Up and coming artists should put their energy in… what? What’s the best strategy?
Ben: I don’t have the best advice, I can just tell you what we did. We took every show we could get, we didn’t worry about how much we were getting paid… a lot of new bands are like how much are we getting paid? That should be the last question on your mind
At the very beginning, you mean?
Ben: Yeah, for us we played restaurants, we played high school gyms, we played parties, we played anything just to be able to get the exposure, and play, and try, and gain more and more people.
And then we would look at a city that was close to us, and if there was a big band coming in to town we would call the venue, ask if we could be on the show, to open the show for free, just to gain more exposure.
That’s kind of the way we did it. Just slow, we kinda did it by the ground, just doing our own thing and letting word of mouth take over.
What skills does an artist need in order to be a success?
Jon: (In) today’s market you gotta be able to do everything in house as much as possible. Like even with us, we’re in our second deal right now with Mascot Label – we were with Roadrunner for a number of years – this is our 5th album we are putting out. And we produced the new record by ourselves. We did all the artwork ourselves, we’ve done a bunch of video assets for it…
The more you can do by yourself, the more money you can save in the backend. And the faster you’re actually going to be able to earn an income.

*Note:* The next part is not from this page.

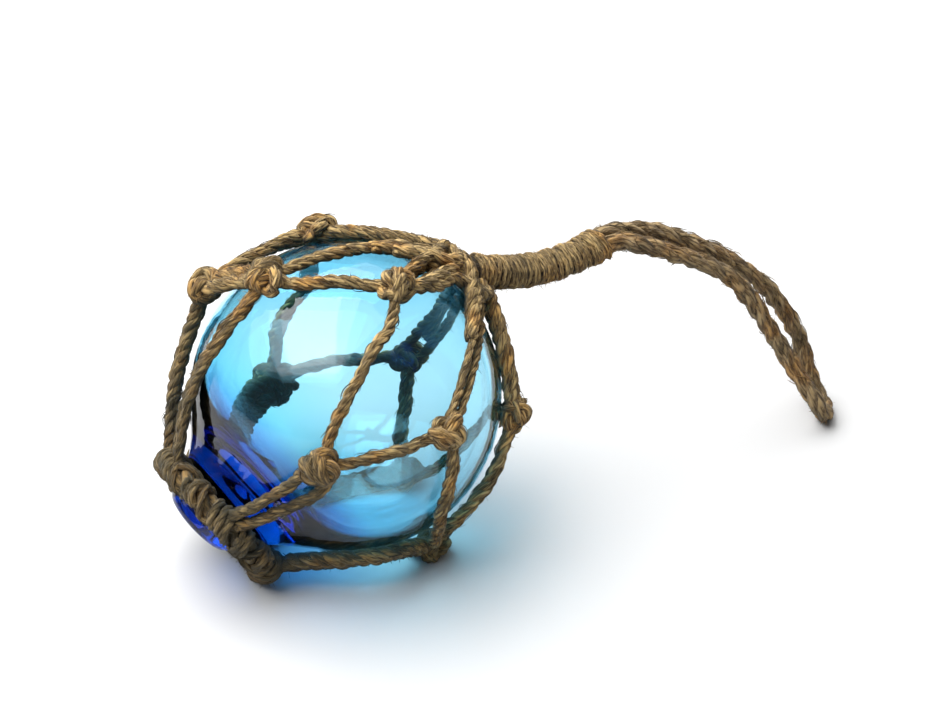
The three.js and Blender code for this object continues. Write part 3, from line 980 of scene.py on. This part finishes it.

Not to mention the fact that so many of these secondary items, like artwork for your record, or a documentary based from the studio, or things like that, you’ll pay an atrocious amount of money to somebody to build these assets.
Album art for example: our artwork is an 8 panel poster on one side and another 8 panels on the opposite side, with all the text and thank you’s and other images from the recording process. That artwork, if we were to go to somebody that does artwork all day long for money, we would have paid anywhere from 8 to 10 thousand dollars to get that done…
How many singles would you have to sell to get that back…
Jon: Exactly! So we did it ourselves! So, that already puts us 8 to 10 thousand dollars in the good towards recouping what it costs to record the record.
The more you can do on your own, the better off you are. Just make sure you’re not doing it on your own in a lesser quality, since the quality still has to be good. You still have to be able to contend with everything else that’s out there. But don’t pay 8-10 thousand dollars for artwork, don’t pay 40 thousand dollars for somebody to film the studio process. Just get a buddy that’s got a camera, that’s good at it, you know?
It’s cost savings but is it also controlling the whole thing…
Jon: Absolutely. When you do it yourself you have total control over what’s being put out.
So it’s never a situation like if you have somebody come in, and film a bunch of stuff, and then they cut it together and put it out, you see it and you’re…
Well, that makes us look like crap! :-O
You don’t have that problem because if you do it yourself you’re putting out only what you want the public to see. It really keeps you in control of your own destiny.
According to Wikipedia, the music you make can be catalogued as Hard Rock, Alternative, Metal and Southern Rock. Can we focus on the Southern Rock for a sec?
Because I am European, and it’s kind of difficult for me to grasp what it means… each culture has its own fantasies, idols and idiosyncrasies. And all I know about The South comes from movies! Like I’m watching Nashville…
Ben: I love that show!
But this is how much I know about it! It’s all very foreign to me. Can you explain Southern Rock to a European girl?
Ben: I think it’s more of about a way of life versus a certain sound of music.
Then explain me the way of life!
Ben: We’re from a small town in the middle of Kentucky, so for us it’s about slow pace, very simple. Most people… it’s an everybody-knows-everybody type of town. It’s about having respect and manners, and yes m’aam, no m’aam…
(NB Ahhh!! Finally, I understand! I’m not the queen of England after all!)
Ben: …those things, we were brought up like that. To me, it encompasses what Southern Rock as a genre is. It’s honest, it’s real it’s very prideful and respectful, and I think that’s why people have linked us to that. Because our music and our lyrics have always been honest, and very vulnerable, and we don’t try to… we don’t hold up anything. There’s nothing between us and the fans.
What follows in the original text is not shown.